(Rows from a dataset)
----

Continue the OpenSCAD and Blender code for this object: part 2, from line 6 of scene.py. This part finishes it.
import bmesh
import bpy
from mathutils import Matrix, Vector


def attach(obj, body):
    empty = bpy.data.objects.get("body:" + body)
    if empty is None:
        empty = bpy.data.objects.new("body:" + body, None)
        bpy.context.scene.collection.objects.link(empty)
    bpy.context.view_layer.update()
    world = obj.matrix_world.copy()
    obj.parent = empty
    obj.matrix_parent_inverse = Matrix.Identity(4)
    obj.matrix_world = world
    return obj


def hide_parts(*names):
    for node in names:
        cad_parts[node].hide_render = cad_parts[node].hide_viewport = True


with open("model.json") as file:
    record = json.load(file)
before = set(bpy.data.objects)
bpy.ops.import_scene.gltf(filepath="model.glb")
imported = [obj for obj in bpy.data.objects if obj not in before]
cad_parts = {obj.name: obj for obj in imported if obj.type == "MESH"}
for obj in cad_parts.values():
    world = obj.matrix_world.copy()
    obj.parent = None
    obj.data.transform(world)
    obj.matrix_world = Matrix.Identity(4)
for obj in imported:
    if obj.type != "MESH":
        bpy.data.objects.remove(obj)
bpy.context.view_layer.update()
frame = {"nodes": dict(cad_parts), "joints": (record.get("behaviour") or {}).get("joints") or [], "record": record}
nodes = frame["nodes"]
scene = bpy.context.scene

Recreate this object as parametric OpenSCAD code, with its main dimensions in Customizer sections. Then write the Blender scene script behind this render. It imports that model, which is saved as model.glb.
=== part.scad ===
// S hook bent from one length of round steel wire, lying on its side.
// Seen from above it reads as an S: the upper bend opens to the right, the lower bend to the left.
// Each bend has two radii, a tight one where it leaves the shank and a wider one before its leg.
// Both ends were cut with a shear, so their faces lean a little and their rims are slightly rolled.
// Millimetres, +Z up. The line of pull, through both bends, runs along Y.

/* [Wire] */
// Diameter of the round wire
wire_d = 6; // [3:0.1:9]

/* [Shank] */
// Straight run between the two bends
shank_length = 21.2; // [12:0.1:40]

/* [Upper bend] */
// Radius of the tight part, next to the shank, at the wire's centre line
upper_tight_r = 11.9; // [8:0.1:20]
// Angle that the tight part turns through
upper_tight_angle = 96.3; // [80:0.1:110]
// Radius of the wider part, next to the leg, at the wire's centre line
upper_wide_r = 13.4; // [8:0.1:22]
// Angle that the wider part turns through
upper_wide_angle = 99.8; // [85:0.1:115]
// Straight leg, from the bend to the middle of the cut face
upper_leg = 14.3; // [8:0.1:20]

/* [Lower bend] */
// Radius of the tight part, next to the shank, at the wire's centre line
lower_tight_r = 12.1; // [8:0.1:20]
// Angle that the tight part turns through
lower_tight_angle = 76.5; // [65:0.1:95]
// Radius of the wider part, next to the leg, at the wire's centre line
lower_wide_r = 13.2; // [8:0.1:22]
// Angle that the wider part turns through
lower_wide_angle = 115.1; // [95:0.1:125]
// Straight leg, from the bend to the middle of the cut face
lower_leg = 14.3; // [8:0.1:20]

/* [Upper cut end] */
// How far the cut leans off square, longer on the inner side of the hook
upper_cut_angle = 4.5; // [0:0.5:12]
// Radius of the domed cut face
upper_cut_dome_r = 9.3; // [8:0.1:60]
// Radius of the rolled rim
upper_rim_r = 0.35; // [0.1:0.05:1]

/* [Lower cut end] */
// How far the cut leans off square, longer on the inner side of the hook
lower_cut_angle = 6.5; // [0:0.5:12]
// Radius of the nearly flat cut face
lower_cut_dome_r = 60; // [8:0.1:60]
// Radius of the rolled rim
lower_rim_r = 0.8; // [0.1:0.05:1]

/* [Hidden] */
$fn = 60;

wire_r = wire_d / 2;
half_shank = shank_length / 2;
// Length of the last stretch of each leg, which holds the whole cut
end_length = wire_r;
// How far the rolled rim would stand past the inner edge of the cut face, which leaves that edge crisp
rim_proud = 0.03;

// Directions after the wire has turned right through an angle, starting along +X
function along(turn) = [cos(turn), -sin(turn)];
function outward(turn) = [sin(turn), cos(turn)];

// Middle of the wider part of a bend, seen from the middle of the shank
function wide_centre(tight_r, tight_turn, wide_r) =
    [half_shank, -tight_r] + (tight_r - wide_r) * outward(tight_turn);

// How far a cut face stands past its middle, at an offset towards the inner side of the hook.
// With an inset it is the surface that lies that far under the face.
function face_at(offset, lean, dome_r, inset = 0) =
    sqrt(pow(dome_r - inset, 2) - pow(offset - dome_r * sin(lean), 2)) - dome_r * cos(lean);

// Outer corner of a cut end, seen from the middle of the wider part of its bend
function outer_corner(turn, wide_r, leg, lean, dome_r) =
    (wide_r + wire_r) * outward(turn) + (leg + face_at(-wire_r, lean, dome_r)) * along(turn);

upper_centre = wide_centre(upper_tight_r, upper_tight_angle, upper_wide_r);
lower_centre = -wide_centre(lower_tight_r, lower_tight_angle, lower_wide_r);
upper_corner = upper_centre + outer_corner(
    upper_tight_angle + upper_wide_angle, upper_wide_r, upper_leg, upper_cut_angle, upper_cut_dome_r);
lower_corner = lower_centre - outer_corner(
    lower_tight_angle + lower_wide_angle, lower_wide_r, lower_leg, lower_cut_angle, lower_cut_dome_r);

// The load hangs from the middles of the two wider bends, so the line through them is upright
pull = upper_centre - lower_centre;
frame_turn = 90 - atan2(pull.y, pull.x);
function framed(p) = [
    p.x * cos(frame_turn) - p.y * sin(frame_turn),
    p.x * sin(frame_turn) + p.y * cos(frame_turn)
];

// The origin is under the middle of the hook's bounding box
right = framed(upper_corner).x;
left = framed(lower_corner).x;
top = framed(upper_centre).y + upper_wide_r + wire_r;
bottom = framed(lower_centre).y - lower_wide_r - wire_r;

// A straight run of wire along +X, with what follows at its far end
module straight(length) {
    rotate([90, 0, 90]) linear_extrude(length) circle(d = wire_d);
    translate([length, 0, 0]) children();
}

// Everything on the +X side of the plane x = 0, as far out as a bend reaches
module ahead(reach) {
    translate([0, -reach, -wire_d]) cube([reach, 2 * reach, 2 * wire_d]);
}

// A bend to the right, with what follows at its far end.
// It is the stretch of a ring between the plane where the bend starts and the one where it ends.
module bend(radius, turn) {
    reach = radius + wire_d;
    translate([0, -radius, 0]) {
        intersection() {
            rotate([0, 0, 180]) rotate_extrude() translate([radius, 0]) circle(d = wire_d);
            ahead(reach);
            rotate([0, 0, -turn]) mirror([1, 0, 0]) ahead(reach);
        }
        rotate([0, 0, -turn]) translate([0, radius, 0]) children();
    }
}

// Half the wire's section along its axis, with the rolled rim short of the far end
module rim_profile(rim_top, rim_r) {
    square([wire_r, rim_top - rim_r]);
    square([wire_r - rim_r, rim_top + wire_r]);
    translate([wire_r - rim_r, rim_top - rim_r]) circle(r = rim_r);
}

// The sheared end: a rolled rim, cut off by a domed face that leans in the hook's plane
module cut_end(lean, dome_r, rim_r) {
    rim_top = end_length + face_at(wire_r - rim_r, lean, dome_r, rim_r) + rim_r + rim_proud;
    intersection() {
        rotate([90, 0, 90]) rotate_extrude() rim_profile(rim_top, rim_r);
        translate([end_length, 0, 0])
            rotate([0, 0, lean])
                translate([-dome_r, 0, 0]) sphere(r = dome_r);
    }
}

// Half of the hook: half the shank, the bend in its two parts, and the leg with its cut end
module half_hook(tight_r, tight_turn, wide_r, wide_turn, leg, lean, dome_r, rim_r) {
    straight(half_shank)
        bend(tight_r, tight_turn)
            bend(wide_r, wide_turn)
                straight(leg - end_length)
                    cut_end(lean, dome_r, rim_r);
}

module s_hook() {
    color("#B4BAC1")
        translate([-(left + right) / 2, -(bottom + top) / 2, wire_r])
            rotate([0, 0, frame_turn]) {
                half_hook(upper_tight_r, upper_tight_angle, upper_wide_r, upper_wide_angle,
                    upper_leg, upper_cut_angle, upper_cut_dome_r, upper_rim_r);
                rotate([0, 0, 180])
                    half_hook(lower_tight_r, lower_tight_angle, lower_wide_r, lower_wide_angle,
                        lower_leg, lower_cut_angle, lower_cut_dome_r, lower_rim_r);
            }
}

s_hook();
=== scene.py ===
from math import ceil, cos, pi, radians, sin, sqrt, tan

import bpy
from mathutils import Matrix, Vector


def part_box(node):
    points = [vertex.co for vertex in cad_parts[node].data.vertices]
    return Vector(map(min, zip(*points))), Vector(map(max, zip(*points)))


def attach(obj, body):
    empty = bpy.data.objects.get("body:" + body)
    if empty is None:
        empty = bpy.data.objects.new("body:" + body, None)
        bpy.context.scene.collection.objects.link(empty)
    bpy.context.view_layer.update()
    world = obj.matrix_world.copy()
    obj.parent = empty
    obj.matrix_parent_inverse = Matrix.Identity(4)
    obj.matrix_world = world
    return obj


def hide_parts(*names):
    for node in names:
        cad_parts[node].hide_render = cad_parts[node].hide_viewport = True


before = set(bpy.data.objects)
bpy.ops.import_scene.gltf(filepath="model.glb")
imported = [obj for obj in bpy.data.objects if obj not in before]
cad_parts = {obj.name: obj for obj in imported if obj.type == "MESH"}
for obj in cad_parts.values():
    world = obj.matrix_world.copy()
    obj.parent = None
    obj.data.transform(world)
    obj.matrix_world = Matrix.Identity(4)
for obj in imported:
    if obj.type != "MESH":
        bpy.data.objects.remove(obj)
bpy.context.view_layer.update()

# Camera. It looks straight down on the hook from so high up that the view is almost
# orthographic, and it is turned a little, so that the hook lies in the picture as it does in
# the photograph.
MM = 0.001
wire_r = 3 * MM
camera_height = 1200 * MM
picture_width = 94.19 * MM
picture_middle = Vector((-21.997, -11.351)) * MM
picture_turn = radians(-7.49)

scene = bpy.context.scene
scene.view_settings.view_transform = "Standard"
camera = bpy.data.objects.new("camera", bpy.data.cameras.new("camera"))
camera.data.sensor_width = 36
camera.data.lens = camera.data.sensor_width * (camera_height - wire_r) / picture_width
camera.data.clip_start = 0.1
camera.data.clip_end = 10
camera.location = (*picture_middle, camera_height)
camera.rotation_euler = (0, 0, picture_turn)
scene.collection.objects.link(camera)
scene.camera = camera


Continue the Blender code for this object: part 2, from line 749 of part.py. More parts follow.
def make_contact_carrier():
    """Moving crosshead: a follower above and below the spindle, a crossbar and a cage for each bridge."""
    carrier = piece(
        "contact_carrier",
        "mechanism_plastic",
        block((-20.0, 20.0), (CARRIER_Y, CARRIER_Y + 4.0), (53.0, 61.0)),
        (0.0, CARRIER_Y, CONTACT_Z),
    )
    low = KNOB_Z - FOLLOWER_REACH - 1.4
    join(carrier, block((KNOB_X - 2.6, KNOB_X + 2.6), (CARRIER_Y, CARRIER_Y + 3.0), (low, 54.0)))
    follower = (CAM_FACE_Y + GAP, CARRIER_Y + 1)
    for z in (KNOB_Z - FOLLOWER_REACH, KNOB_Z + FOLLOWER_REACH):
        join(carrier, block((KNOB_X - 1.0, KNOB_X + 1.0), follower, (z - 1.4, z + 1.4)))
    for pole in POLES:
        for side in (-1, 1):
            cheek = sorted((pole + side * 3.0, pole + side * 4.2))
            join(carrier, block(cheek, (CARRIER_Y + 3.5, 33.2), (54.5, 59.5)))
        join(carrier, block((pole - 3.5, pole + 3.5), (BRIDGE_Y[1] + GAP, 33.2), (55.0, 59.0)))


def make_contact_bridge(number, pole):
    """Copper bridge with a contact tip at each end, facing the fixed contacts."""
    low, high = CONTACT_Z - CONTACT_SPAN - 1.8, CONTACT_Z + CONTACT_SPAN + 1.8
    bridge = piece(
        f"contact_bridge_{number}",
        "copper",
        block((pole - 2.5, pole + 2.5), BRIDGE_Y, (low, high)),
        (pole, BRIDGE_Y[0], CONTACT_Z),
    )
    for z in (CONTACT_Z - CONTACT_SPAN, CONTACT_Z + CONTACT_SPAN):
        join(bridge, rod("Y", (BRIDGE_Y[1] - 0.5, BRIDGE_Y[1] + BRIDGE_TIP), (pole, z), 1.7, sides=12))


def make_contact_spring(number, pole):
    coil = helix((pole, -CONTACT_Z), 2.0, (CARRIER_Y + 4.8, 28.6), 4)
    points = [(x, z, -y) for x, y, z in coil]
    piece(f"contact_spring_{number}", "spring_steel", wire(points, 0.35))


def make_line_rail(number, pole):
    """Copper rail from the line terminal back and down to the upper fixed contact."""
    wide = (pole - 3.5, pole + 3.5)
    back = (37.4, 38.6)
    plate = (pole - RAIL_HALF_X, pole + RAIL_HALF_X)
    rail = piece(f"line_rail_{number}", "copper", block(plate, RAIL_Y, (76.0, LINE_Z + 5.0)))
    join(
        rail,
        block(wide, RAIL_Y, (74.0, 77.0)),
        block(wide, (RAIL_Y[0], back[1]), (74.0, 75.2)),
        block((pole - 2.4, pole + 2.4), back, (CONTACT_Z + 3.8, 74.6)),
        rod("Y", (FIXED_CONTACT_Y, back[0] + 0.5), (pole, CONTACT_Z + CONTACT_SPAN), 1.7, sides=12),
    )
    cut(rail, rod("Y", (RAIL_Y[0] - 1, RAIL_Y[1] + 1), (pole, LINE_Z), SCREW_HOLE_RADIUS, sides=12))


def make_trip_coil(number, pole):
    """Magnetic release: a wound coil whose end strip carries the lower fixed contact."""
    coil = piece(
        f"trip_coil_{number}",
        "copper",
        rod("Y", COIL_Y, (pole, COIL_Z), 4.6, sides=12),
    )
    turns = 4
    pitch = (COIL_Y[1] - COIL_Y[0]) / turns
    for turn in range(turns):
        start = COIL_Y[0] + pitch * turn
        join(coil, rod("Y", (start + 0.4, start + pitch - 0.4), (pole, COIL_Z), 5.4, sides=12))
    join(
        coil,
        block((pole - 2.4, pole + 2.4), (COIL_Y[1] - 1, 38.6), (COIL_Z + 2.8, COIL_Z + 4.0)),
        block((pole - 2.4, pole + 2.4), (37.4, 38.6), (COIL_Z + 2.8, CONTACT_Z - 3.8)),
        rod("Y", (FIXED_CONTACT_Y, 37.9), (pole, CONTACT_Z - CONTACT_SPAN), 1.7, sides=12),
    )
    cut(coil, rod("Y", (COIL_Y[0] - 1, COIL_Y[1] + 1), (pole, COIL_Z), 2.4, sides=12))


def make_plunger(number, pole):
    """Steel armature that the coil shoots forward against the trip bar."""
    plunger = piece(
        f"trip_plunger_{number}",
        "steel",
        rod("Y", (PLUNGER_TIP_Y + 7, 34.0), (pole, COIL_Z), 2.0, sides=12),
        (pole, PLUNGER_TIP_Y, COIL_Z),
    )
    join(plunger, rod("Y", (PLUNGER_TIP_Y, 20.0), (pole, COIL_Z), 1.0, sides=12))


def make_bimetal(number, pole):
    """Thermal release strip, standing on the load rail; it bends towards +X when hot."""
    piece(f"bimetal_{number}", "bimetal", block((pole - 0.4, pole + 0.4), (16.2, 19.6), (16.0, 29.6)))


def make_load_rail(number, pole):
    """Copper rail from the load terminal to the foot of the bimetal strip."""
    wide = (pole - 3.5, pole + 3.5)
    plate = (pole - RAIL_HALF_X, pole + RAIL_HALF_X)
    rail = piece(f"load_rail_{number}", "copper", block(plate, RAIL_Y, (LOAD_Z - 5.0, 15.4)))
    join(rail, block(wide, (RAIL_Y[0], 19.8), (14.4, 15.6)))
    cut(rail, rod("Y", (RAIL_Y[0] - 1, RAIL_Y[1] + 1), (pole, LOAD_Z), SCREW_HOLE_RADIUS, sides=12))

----

The problem
Look through the lines above and collect those with the word "Continue".

The solution
Continue the OpenSCAD and Blender code for this object: part 2, from line 6 of scene.py. This part finishes it.
Continue the Blender code for this object: part 2, from line 749 of part.py. More parts follow.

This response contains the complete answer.